The game became a mere footnote. It nearly didn't happen at all after Napoli ultras threatened to riot if they were not reassured about the condition of their compatriots. It was an ugly incident that demonstrated once again the somewhat obscene degree of power that ultras still hold in the Italian game.

This year's first game between Roma and Napoli at the San Paolo passed without major incident, but the return leg this past Saturday was marred by a disgusting incident that ripped the scab off the wound of Esposito's death.

Antonella Leardi, Esposito's mother, has become an outspoken advocate for preventing the sort of violence that claimed her son's life. Such voices are badly needed in the game today, but unfortunately some of Roma's fans have no intention of listening.

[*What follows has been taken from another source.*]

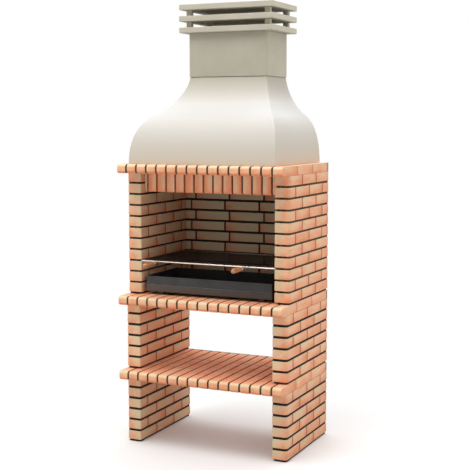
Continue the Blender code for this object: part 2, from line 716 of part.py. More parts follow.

Instead the Curva Sud—the home of the Giallorossi's most strident ultra groups—was festooned with banners insulting a woman who had lost her son.

Unrest followed inside the Stadio Olimpico after Esposito was shot.
Unrest followed inside the Stadio Olimpico after Esposito was shot.Getty Images/Getty Images

One accused Leardi of profiteering from her son's passing. Another, according to the previously linked Football Italia article, simply told her to "shut up." Another set of banners showed support for De Santis, in a display reminiscent of the campaign to free Antonino Speziale, the man convicted of killing Catania police officer Filippo Raciti in a 2007 riot during the Derby della Sicilia.

The entire display was utterly despicable. To show support to a man who shot a man to death is mind-boggling in and of itself. To so blatantly attack a woman who lost her son as a direct result of the actions of one of their brethren was inhuman.

The actions have provoked an immediate reaction. FIGC has begun an investigation and Roma is likely to face a large fine and a stadium closure, either partial or full. Federation president Carlo Tavecchio condemned the banners on Sunday, and Roma president James Pallotta put his own voice forward in opposition to the behavior of his club's fans.

Pallotta, however, needs to do more than just talk. His fanbase has been involved in a number of incidents like this in the last few years. Two years ago, Roma fans attacked a pub where Tottenham Hotspur fans were drinking the day before Spurs' Europa League game with Lazio. Thirteen people were injured, one seriously after being stabbed in the leg.

That incident, along with the Esposito incident, has given the team's fans a reputation. They have become so notorious that city officials in Rotterdam took emergency measures to ensure that the second leg of Roma's Europa League round-of-32 tie against Feyenoord passed peacefully. There were legitimate fears that the club's ultras would seek revenge after Dutch fans vandalized the historic Piazza di Spagna the week before.

After the tragic death of a Spanish fan outside the Estadio Vicente Calderon in December, I used this space to stress the need to control the most extreme ultras groups in Italy. After this despicable instance, I feel the need to reiterate that call.

Not all ultras are hooligans, but the ones that are make a mockery of the game they claim to love and make going to the game less fun for the rest of the fans who go there simply to watch good football. Italian clubs need to stop reacting to the problem and start getting out in front of it.

It should start with clubs controlling which members of ultra groups would be allowed into the stadium. Those fans who do get allowed in should be granted a license, revokable at any time by the club if the fan fails a background check or is involved in misconduct such as what was seen in Rome on Saturday.

It's incidents like this that continue to give Italy's soccer a bad name. It needs to stop and it needs to stop now. England and Germany have proven that zero-tolerance policies against hooligans can work, and the latter league has shown that such measures can be implemented without damaging the ultra culture that can make the game special.

For far too long hooligans have done whatever they wanted to simply because they said so. It needs to end, and it needs to end now. Let this weekend's despicable acts be the death knell to this kind of behavior throughout Italy and throughout Europe.